Causes of Impotence in Men

The Perfumed Garden

of the Shaykh Nefwazi

Translated by Sir Richard Burton


 

CHAPTER 15

Concerning the Causes of Impotence in Men

Know, O Vizir (God be good to you!), that there are men whose sperm is vitiated by the inborn coldness of their nature, by diseases of their organs, by purulent discharges, and by fevers. There are also men with the urinary canal in their verge deviating owing to a downward curve; the result of such conformation is that the seminal liquid cannot be ejected in a straight direction, but falls downwards.

Other men have the member too short or too small to reach the neck of the matrix, or their bladder is ulcerated, or they are affected by other mixtures, which prevent them from coition.

Finally, there are men who arrive quicker at the crisis than women, in consequence of which the two emissions are not simultaneous; there is in such cases no conception.

All these circumstances serve to explain the absence of conception in women; but the principal cause of all is the shortness of the virile member.

As another cause of impotence may be regarded the sudden transmission from hot to cold, and vice versa, and a great number of analogous reasons.

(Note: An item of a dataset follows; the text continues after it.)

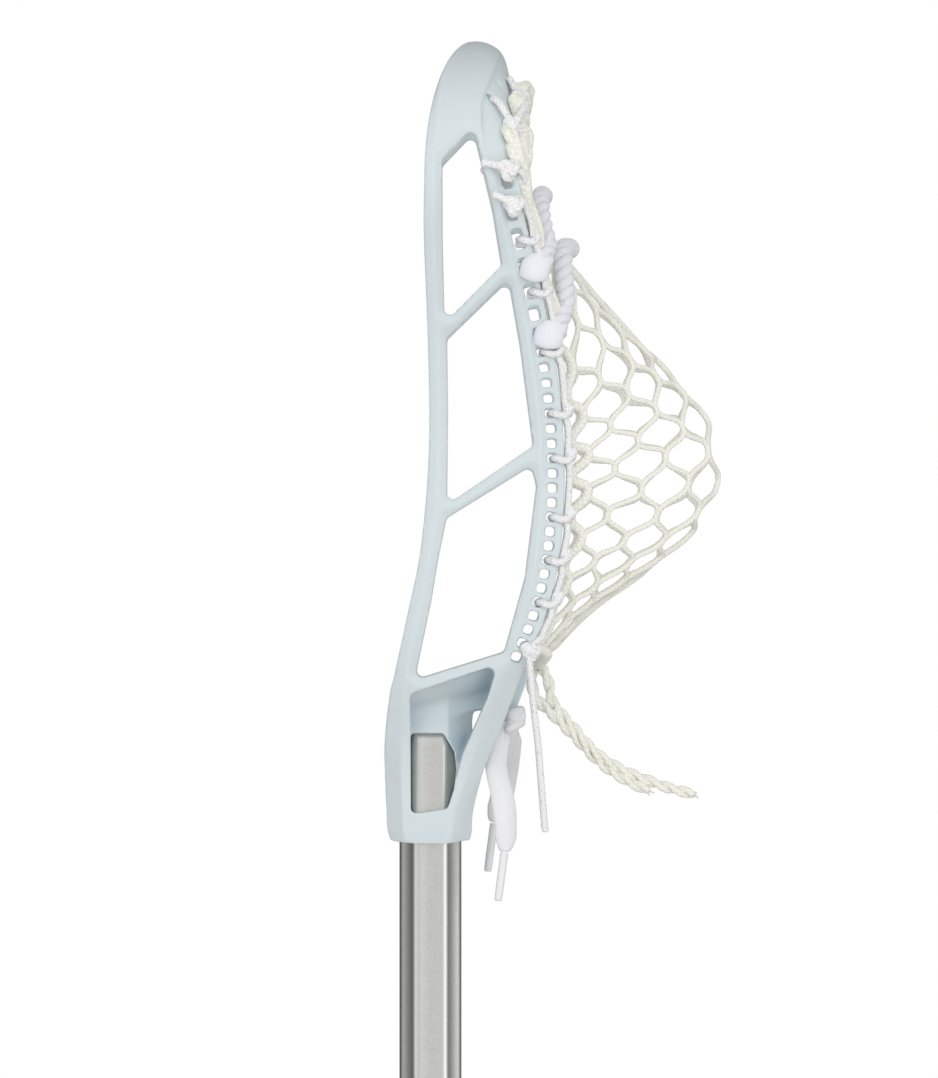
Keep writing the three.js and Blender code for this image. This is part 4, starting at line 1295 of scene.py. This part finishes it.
def make_sidewall_tail(word, side):
    knot = np.array((40, beside(side, 79.5, 1, 1.8), 79.5))
    line = curve([knot + (x, 0, z) for x, z in SIDEWALL_TAIL], STEP)
    run = np.arange(len(line)) * STEP
    swell = 1 + 0.12 * ramp(run, run[-1] - 3, run[-1] - 0.6)
    tip = np.sqrt(np.clip(1 - ramp(run, run[-1] - 0.8, run[-1]) ** 2, 0.3, 1))
    tail = Builder()
    tail.tube(line, CORD_RADIUS * swell * tip, **CORD)
    cad_node = f"sidewall_string_tail_{word}"
    tail.piece(f"cord_tail_{word}", "string_cord", [cad_node], f"sidewall_tail_{word}")


MESH_TAIL_KNOT = np.array((44, 0, 72.5))
MESH_TAIL_CURL = [(0, -1.2), (2.4, -12.6), (6, -17.8), (14.7, -27.4), (24.6, -37.3), (36, -44.8), (49, -50.4),
                  (63.6, -54)]


def make_mesh_tail():
    """The mesh's gathered end: four knit strands in two twisted pairs, cut to two frayed ends."""
    spine = curve([(x, 0, z) for x, z in MESH_TAIL_CURL] + MESH_TAIL_KNOT, 0.5)
    tail = Builder()
    for pair, (share, drop) in enumerate([(1.0, 1.6), (0.80, -1.6)]):
        line = spine[:int(len(spine) * share)]
        run = np.arange(len(line)) * 0.5
        apart = (drop * (0.85 + 0.3 * np.sin(run / 9 + pair) + 1.1 * np.exp(-((run - 7) / 6) ** 2)))[:, None]
        first, second = frames(line)
        down = first if abs(first[0][2]) > abs(second[0][2]) else second
        line = line + down * apart + np.array((0, 1, 0)) * (0.9 * np.sin(run / 8 + 2 * pair))[:, None]
        twisted(tail, line, 2, 1.35, 1.05, 15, **KNIT)
        for hair in range(8):
            spread = rng.normal(0, 0.8, 3)
            root = line[-3] + spread
            reach = (line[-1] - line[-8]) / np.linalg.norm(line[-1] - line[-8])
            tip = root + reach * (1.7 + 0.5 * rng.random()) + spread * 0.4
            tail.tube(curve([root, root + reach * 1.2 + spread * 0.2, tip], 0.4), 0.32, sides=6)
    tail.piece("mesh_tail_strands", "mesh_cord", ["mesh_tail"], "mesh_end")


# ---- everything together

def make_stick():
    make_head()
    make_shaft()
    make_butt_cap()
    make_screw()
    make_ball_stop_pad()
    make_mesh_pocket()
    make_top_bunches()
    make_top_string()
    make_shooting_string("upper", 238, 265, 3.7, 235)
    make_shooting_string("lower", 212, 243.5, 4.0, 207.8)
    make_bottom_lace()
    make_mesh_tail()
    for word, side in (("left", -1), ("right", 1)):
        make_sidewall_string(word, side)
        make_sidewall_tail(word, side)
        make_lace_tail(word, side)
        make_aglet(word, side)


# ---- stage, light and camera

def make_stage():
    bpy.ops.mesh.primitive_circle_add(vertices=128, radius=1.6, fill_type="NGON", location=(0, 0, -0.0005))
    floor = bpy.context.object
    floor.name = "floor"
    floor.data.materials.append(new_material("pale_floor").finish((0.86, 0.86, 0.86), 0.8))


def make_light(name, location, size, power, target=(0, 0, 0.85)):
    """An area light turned to the middle of the head."""
    data = bpy.data.lights.new(name, "AREA")
    data.shape = "RECTANGLE"
    data.size, data.size_y = size
    data.energy = power
    lamp = bpy.data.objects.new(name, data)
    bpy.context.scene.collection.objects.link(lamp)
    lamp.location = location
    lamp.rotation_euler = (Vector(target) - Vector(location)).to_track_quat("-Z", "Y").to_euler()
    lamp.visible_camera = False
    lamp.visible_glossy = False


# What polished surfaces see around the stick, from the camera's side to the back: (place, brightness).
FRONT_TO_BACK = [(0, 0.15), (0.36, 0.12), (0.5, 0.34), (0.63, 0.75), (0.86, 1.45), (0.965, 1.0), (1, 0.74)]


def make_world():
    """White to the camera and an even soft box to matt surfaces; polished ones see a darker front."""
    world = bpy.data.worlds.new("studio")
    bpy.context.scene.world = world
    n = Nodes(world)
    split = n.add("SeparateXYZ")
    n.feed(split.inputs[0], n.add("TexCoord").outputs["Generated"])
    ray = n.add("LightPath").outputs
    shades = n.add("ValToRGB")
    shades.color_ramp.interpolation = "EASE"
    for place, level in FRONT_TO_BACK[1:-1]:
        shades.color_ramp.elements.new(place)
    for element, (place, level) in zip(shades.color_ramp.elements, FRONT_TO_BACK):
        element.position = place
        element.color = (level, level, level, 1)
    n.feed(shades.inputs[0], n.range(split.outputs["Y"], 1, 0, -1))
    polished = n.math("MULTIPLY", shades.outputs[0], n.range(split.outputs["X"], 0.62, 1.15, -1))
    matt = n.range(split.outputs["Y"], 0.83, 0.44, -1)
    seen = n.mix(ray["Is Glossy Ray"], matt, polished, "FLOAT")
    background = n.tree.nodes["Background"].inputs
    n.feed(background["Strength"], n.mix(ray["Is Camera Ray"], seen, 1.0, "FLOAT"))
    n.feed(background["Color"], (1, 1, 1))


CAMERA_DISTANCE = 8.0
CAMERA_HEIGHT = 0.8435
CAMERA_SHIFT = 0.0158
VIEW_HEIGHT = 0.442


def make_camera():
    """A long lens square to the stick's side, which sees VIEW_HEIGHT of it from top to bottom."""
    data = bpy.data.cameras.new("camera")
    camera = bpy.data.objects.new("camera", data)
    bpy.context.scene.collection.objects.link(camera)
    camera.location = (CAMERA_SHIFT, -CAMERA_DISTANCE, CAMERA_HEIGHT)
    camera.rotation_euler = (math.pi / 2, 0, 0)
    data.sensor_fit = "VERTICAL"
    data.angle = 2 * math.atan(VIEW_HEIGHT / 2 / CAMERA_DISTANCE)
    data.clip_end = 100
    bpy.context.scene.camera = camera


make_stick()
make_stage()
make_world()
make_light("key", (0.7, -2.5, 1.6), (1.2, 1.4), 17)
make_light("fill", (-1.2, -1.8, 0.8), (1.0, 1.6), 3)
make_camera()
bpy.context.scene.view_settings.view_transform = "Standard"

Men whose impotence is due either to the corruption of their sperm owing to their cold nature, or to maladies of the organs, or to discharges or fevers and similar ills, or to their excessive promptness in ejaculation, can be cured. They should eat stimulant pastry containing honey, ginger, pyrether, syrup of vinegar, hellebore, garlic, cinnamon, nutmeg, cardamoms, sparrows’ tongues, Chinese cinnamon, long pepper, and other spices. They will be cured by using them.

As to the other afflictions which we have indicated–the curvature of the urethra, the small dimensions of the virile member, ulcers on the bladder, and the other infirmities which are adverse to coition–God only can cure them.